1 S 3, 3b-10.19 – Ps 39 (40), 2abc.4ab, 7-8a, 8b-9, 10cd.11cd – 1 Co 6, 13c-15a. 17-20 – Jn 1, 35-42

Aujourd’hui, dimanche 14 janvier 2018, cela fait 104 ans que les papes l’on décidé, l’Église universelle célèbre la 104ème Journée mondiale du migrant et du réfugié, pour laquelle le Pape François a choisi comme thème de réflexion et de prière :

« Accueillir, protéger, promouvoir, intégrer les migrants et les réfugiés »

Certes, il est bien de collecter pour les réfugiés de Calais des victuailles, du nécessaire d’hygiène, des sacs de couchage, etc…, comme nous l’avons fait dans notre paroisse récemment. Mais il faut aussi aller plus loin, et aller à la rencontre de ces gens, vivre à leurs côtés, pour les soutenir dans leur quotidien, et parallèlement se rendre compte de leurs conditions de vie, et d’accueil, avec leur dignité souvent bafouée, notamment lors de certains abus des forces de l’ordre, dites forces de sécurité, à leur encontre depuis le démantèlement de la « jungle » de Calais il y a un an. On y rencontre le plus souvent des jeunes entre 13 et 18 ans, qui ont quitté leurs familles, pour fuir un avenir qui ne leur promettait que souffrance et mort.

En tant que chrétien, avec les réfugiés, il faut partager, sur le plan humain. Il faut prendre soin humainement… Mais actuellement dans ce domaine, on peut se poser la question : l’humain existe-t-il encore ?

A ce sujet, j’ai rencontré à Calais une bénévole d’origine parisienne, partie sans préjugé, sans parti pris, décidée à donner quelques mois de son temps pour aider les réfugiés, dans le quotidien de leur vie. Elle se prénomme Léna, elle n’est ni journaliste, ni militante, elle a 30 ans. Elle a vécu ce que j’ai moi aussi constaté depuis longtemps. Mais écoutons son témoignage :

« Je vais vous parler de mon ressenti, de mes pensées, de ce que j’ai vu à Calais, sans grands mots, ni belles phrases. J’ai passé deux semaines à Calais fin novembre et début décembre 2017. Je ne connaissais rien à la situation, je m’y suis rendu après avoir entendu que des associations cherchaient des bénévoles pour distribuer des petits déjeuners et des repas. »

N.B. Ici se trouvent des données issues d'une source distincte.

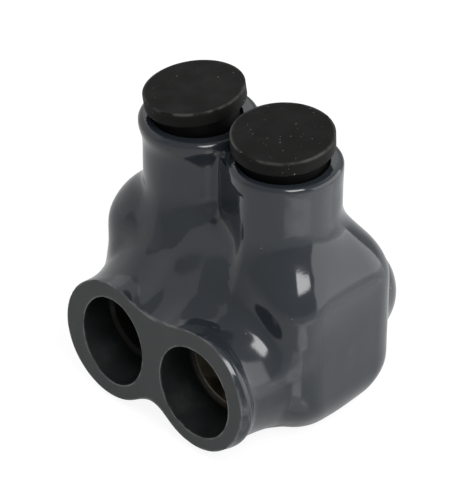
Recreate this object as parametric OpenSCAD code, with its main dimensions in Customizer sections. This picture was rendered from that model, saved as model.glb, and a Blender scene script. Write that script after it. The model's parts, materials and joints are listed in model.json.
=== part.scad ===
// Insulated two-conductor splice connector: a bored metal terminal block inside a
// dipped vinyl jacket, two socket set screws and two push-in access caps.
// X runs across the two ports, -Y is the cable entry side, +Z is up.
// The origin lies on the resting face, midway between the ports.

/* [Conductor bores] */
// Distance between the two conductor axes
port_pitch = 28.6; // [27.6:0.1:32]
// Height of the conductor axes above the resting face
port_height = 18.6; // [18.2:0.1:20]
// Diameter of each conductor bore in the block
bore_d = 20.4; // [17:0.1:20.8]
// Chamfer at the mouth of each conductor bore
bore_chamfer = 0.8; // [0.3:0.1:1]

/* [Terminal block] */
// Width of the block
block_w = 61; // [58:0.5:66]
// Depth of the block, along the bores
block_d = 30; // [29:0.5:36]
// Height of the block
block_h = 44.3; // [41:0.1:48]
// Radius of the block's upright edges
block_edge_r = 8; // [6:0.5:9]
// Radius of the block's top edges
block_top_r = 11; // [9:0.5:12]
// Radius of the block's bottom edges
block_bottom_r = 7; // [5:0.5:8]
// Wall of the round collar at the mouth of each bore
collar_wall = 2.6; // [2:0.1:2.8]
// Length of each collar in front of the block
collar_len = 7.5; // [5:0.5:9]

/* [Set screws] */
// Outside diameter of each set screw
screw_d = 17.5; // [16:0.1:18]
// Length of each set screw
screw_len = 22; // [20:0.5:24]
// Thread pitch
screw_pitch = 1.5875; // [1.25:0.0125:2]
// Thread depth
thread_depth = 0.9; // [0.5:0.1:1.1]
// Width of the hexagon socket across its flats
socket_flats = 9.5; // [8:0.1:10]
// Depth of the hexagon socket
socket_depth = 9; // [6:0.5:12]
// Gap between the screw's lower end and the top of the conductor bore
screw_lift = 1.8; // [0.5:0.1:3]
// Distance of the screw axes in front of the middle of the block
screw_offset = 2.6; // [0:0.1:4]
// Radial running clearance of each screw in its tapped hole
screw_clearance = 0.08; // [0.03:0.01:0.1]

/* [Jacket] */
// Jacket wall on the sides, front and back of the block
jacket_wall = 2.9; // [2.2:0.1:3.5]
// Jacket wall above and below the block
jacket_cover = 3; // [2.5:0.1:4]
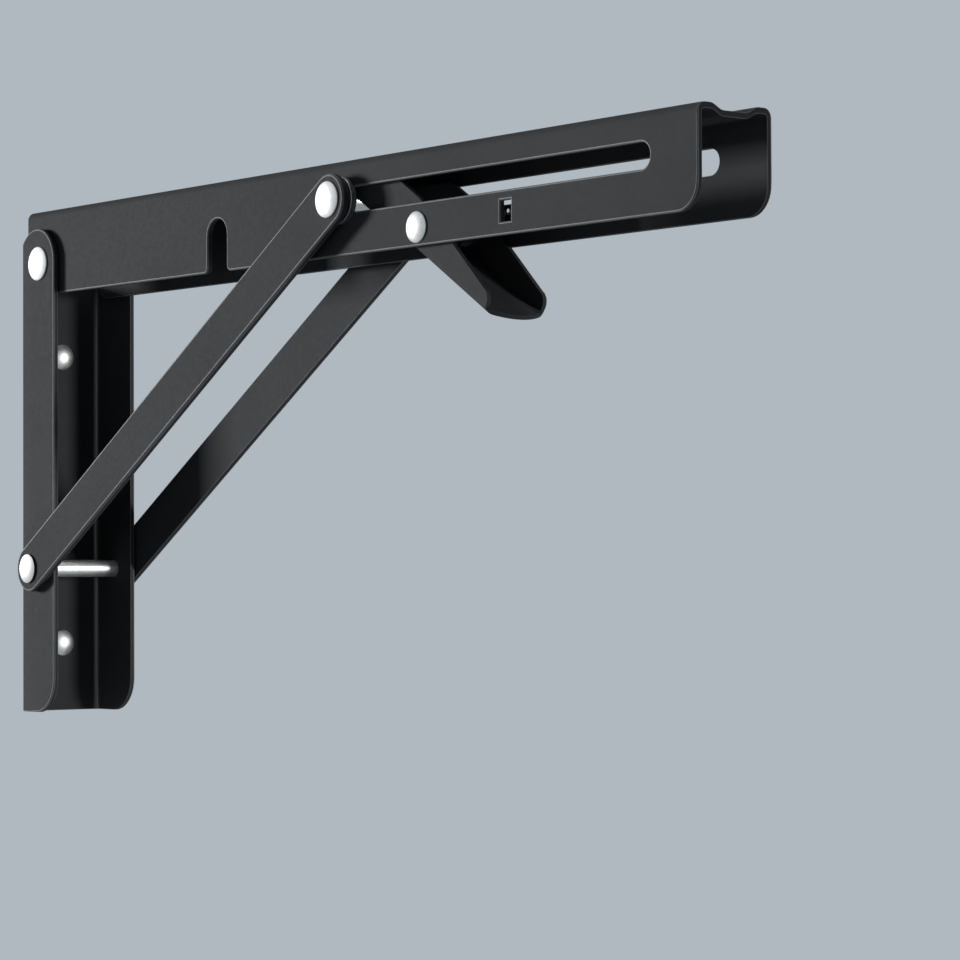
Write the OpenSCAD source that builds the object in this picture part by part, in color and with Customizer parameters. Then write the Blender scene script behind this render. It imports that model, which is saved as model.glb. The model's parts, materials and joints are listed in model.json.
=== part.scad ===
// Folding shelf bracket, 300 mm arm, pressed steel.
// X points out from the wall along the arm, Z points up, and Y runs across.
// The origin lies on the wall face, halfway between the two wall screws.
// The bracket is drawn open, with the arm level and the lever latched.

/* [Arm] */
// Distance from the wall to the tip of the arm. The struts, slot and lever follow it.
arm_reach = 300; // [270:1:340]
// Gap between the wall and the back end of the arm
arm_back = 1.2; // [0.8:0.1:1.6]
// Height of the arm
arm_h = 25; // [24:0.1:26]
// Thickness of the arm's sheet
arm_sheet = 1.5; // [1.2:0.1:1.6]
// Outside radius of the arm's two bends
arm_bend = 2.4; // [2:0.1:2.8]
// Distance from the arm's top down to the hinge
hinge_down = 16; // [15.8:0.1:17]
// Depth of the pressed groove along the arm's top
groove_depth = 1.6; // [1:0.1:2.2]
// Width of the flat shoulder on each side of the groove, with its bend
groove_shoulder = 4.1; // [3.6:0.1:5]
// Width of the groove's flat floor
groove_floor_w = 6.6; // [6.2:0.1:8]
// Radius of the rounded lower corners at the arm's tip
tip_r = 7; // [4:0.5:9]
// Diameter of the shelf screw holes
shelf_screw_d = 5; // [4:0.1:5.6]
// Distance from each end of the arm to its nearest shelf screw hole
shelf_screw_end = 35; // [30:1:45]

/* [Wall plate] */
// Width across the two flanges of the wall plate. The arm and the lever fit inside it.
plate_w = 27.9; // [25:0.1:32]
// How far the flanges stand out from the wall
plate_depth = 19.8; // [19:0.1:23]
// Thickness of the plate's sheet
plate_sheet = 1.5; // [1.2:0.1:1.6]
// Outside radius of the plate's two bends
plate_bend = 3.2; // [2:0.1:3.2]
// Height of the hinge above the origin
hinge_z = 69.3; // [66:0.1:80]
// Rise of each ear above the hinge
ear_rise = 10.4; // [10:0.1:13]
// Distance from the plate's lower edge up to the struts' pivot
plate_foot = 42.2; // [38:0.1:50]
// Distance from the hinge down to the top edge of the plate's back
back_drop = 4.5; // [3:0.1:9]
// Distance between the two wall screws
wall_screw_gap = 85.4; // [70:0.1:90]
// Diameter of the wall screw holes
wall_screw_d = 4.6; // [4:0.1:6]

/* [Slot and notch] */
// Distance from the arm's top down to the slot's centreline
slot_down = 10.7; // [10:0.1:11]
// Height of the slot
slot_h = 6.4; // [6.4:0.1:7]
// Width of the notch that clears the struts' pivot pin
notch_w = 9.4; // [9:0.1:10.6]
// Distance from the arm's top down to the notch's round end
notch_down = 10.3; // [9:0.1:11]
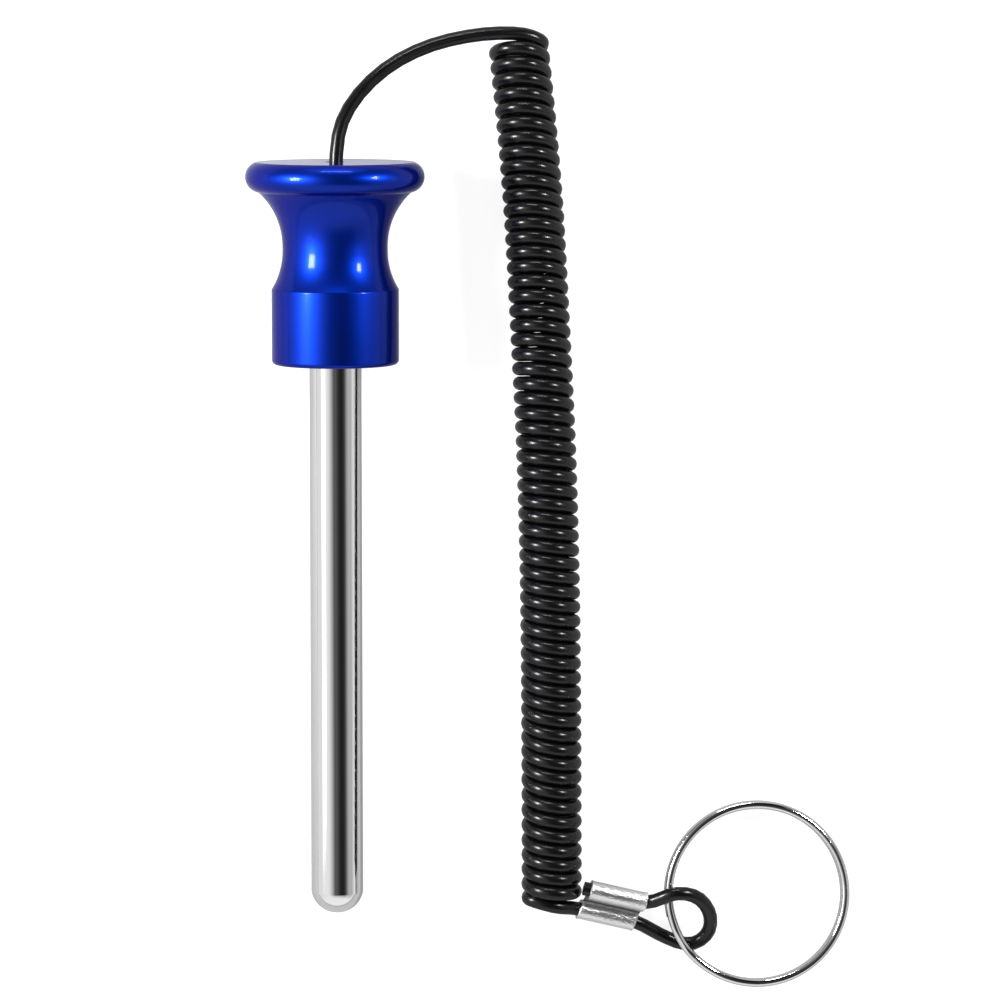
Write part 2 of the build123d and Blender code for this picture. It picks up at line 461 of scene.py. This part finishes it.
def addGrain(tree, place, shader, lines, low, high, depth):
    values = {"Lines": lines, "Low": low, "High": high}
    grain = addNode(tree, "ShaderNodeGroup", values, node_tree=latheGrain)
    join(tree, place.outputs[0], grain, "Position")
    join(tree, grain.outputs["Roughness"], shader, "Roughness")
    addBump(tree, grain.outputs["Height"], shader, depth)


def addMarks(tree, place, shader, low, high, depth, under=None):
    marks = addNode(tree, "ShaderNodeGroup", node_tree=handlingMarks)
    join(tree, place.outputs[0], marks, "Position")
    gloss = addNode(tree, "ShaderNodeMapRange", {"To Min": low, "To Max": high})
    join(tree, marks.outputs["Smudge"], gloss, "Value")
    join(tree, gloss.outputs[0], shader, "Roughness")
    addBump(tree, marks.outputs["Scratch"], shader, depth, under)


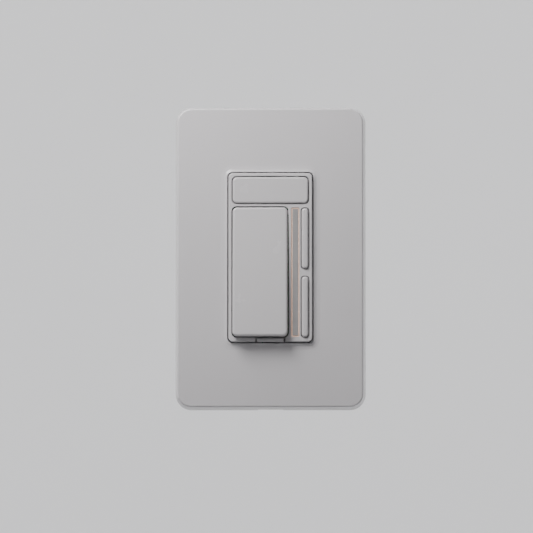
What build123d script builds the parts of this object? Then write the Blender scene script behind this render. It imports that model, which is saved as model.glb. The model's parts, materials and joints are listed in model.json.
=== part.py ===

« La situation : 800 migrants, mineurs pour une grande partie, tentent de survivre en attendant de passer en Angleterre ; survivre sans tentes, sans cabanes. Avec un manteau et un sac de couchage éventuellement, si ces maigres biens subsistent aux nombreuses confiscations et détériorations, voire destructions des CRS. Les CRS sont, aux dires des associations, 450 en ce moment. Je ne vais pas faire un dessin des distributions de repas. Si le soleil est au rendez-vous, ça va, c’est supportable pour les bénévoles. Sourires, rires, échanges fraternels, discussions, animeront la distrib’… Si la pluie, le froid, la grêle ou la neige ont transit les migrants, il est bien difficile de n’avoir à offrir que du thé chaud et un morceau de pain puis de les laisser là, seuls, entre la zone industrielle et la forêt où il se cachent. Ils nous le racontent, et nous le voyons souvent, les CRS les traquent de nuit comme de jour, éteignent les feux à l’extincteur ou à coup de pompes, brûlent les sacs de couchage, les vêtements, gazent en pleine nuit ces personnes sans défenses. Bref, ils les harcèlent physiquement et psychologiquement, en continu. Et ils ne font qu’appliquer les ordres que donne la hiérarchie. Comment dormir en laissant ces gens dans cette situation ? »

« Puis j’ai fait mon chemin parmi les migrants, je me suis fait des amis. Avant d’être des migrants, ce sont des êtres humains comme tout le monde. Nurah vient Érythrée. Je lui demande pourquoi il a quitté son pays : « Pour éviter le service militaire, qui peut durer à vie ! A l’armée, en Érythrée, vous êtes maltraités ou torturés, vous travaillez dur, on vous envoie à la guerre en Ethiopie et vous n’êtes pas payés. » En gros, vous êtes esclave ou chair à fusil. Plus tard je vérifierai ses dires en lisant le rapport alarmant sur la situation en Érythrée rendu par Amnesty International. Alarmant ! »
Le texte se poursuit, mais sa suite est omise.